* _DATA TO PROCESS_:

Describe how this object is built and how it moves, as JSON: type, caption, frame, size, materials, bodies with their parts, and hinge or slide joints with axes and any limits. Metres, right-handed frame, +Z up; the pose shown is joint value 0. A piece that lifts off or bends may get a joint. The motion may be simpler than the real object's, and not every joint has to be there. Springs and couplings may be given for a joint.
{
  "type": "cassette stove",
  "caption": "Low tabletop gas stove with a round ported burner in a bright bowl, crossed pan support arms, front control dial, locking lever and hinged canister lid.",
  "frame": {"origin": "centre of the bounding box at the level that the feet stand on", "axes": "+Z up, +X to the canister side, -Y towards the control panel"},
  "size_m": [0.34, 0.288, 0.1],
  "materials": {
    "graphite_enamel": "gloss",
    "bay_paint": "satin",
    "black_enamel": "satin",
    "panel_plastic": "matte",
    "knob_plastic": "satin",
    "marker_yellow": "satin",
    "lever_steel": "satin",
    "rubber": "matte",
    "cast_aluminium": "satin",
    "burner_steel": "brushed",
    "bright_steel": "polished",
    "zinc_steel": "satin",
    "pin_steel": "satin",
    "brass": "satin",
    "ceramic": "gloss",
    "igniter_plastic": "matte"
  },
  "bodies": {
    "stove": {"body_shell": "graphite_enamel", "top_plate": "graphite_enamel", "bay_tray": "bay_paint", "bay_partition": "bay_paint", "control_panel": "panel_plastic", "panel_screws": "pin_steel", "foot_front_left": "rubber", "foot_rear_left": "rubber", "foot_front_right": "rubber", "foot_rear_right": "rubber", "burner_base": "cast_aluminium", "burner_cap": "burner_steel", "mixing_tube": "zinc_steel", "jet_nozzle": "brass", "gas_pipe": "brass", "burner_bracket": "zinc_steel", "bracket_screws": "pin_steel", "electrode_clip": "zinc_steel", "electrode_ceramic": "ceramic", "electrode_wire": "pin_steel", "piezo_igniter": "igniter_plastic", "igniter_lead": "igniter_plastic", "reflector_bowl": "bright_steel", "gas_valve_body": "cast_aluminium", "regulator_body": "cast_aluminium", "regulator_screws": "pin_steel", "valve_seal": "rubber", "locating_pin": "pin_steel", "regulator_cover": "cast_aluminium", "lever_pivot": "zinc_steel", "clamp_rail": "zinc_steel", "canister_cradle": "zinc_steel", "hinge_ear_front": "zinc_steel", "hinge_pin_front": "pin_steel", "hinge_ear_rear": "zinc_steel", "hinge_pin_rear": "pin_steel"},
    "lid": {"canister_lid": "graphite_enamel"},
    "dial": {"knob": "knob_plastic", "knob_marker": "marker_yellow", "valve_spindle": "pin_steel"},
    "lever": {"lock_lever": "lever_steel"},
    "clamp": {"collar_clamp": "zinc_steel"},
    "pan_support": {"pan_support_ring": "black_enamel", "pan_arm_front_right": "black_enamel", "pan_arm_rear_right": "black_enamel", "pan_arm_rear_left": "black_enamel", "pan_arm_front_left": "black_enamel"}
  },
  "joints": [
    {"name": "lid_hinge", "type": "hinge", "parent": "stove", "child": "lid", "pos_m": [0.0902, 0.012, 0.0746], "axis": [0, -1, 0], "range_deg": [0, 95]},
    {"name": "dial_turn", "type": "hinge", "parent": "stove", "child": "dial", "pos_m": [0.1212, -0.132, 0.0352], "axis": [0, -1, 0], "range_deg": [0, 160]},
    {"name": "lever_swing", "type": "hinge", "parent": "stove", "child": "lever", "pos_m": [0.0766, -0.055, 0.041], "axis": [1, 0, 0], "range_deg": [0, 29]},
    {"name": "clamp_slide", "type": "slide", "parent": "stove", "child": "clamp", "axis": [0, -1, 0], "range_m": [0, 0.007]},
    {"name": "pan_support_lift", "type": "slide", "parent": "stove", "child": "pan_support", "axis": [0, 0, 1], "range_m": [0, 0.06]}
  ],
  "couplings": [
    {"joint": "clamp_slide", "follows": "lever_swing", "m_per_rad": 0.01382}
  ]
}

---

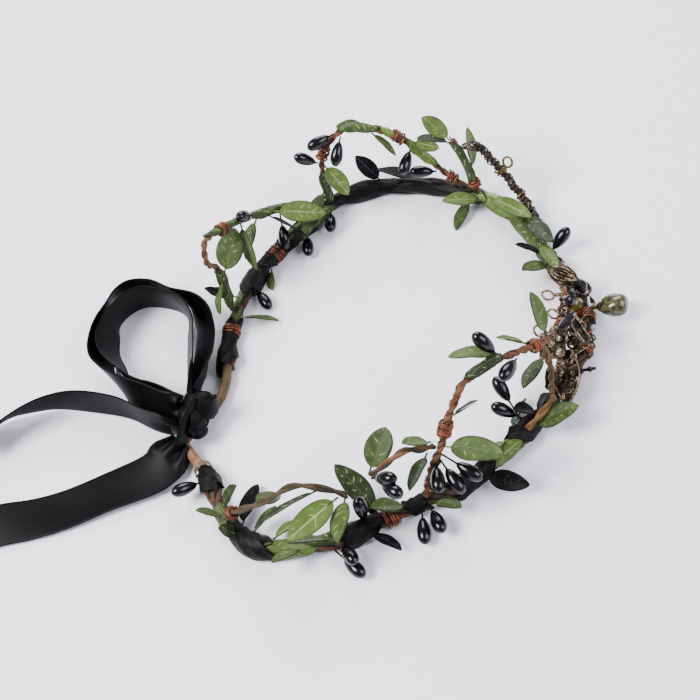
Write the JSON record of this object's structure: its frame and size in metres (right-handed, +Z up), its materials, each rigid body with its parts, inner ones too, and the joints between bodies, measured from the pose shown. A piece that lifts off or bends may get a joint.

* _TASK TO CARRY OUT_:
Pull out each line containing the word "caption" and copy it.

* _FINISHED EXERCISE_:
Describe how this object is built and how it moves, as JSON: type, caption, frame, size, materials, bodies with their parts, and hinge or slide joints with axes and any limits. Metres, right-handed frame, +Z up; the pose shown is joint value 0. A piece that lifts off or bends may get a joint. The motion may be simpler than the real object's, and not every joint has to be there. Springs and couplings may be given for a joint.
  "caption": "Low tabletop gas stove with a round ported burner in a bright bowl, crossed pan support arms, front control dial, locking lever and hinged canister lid.",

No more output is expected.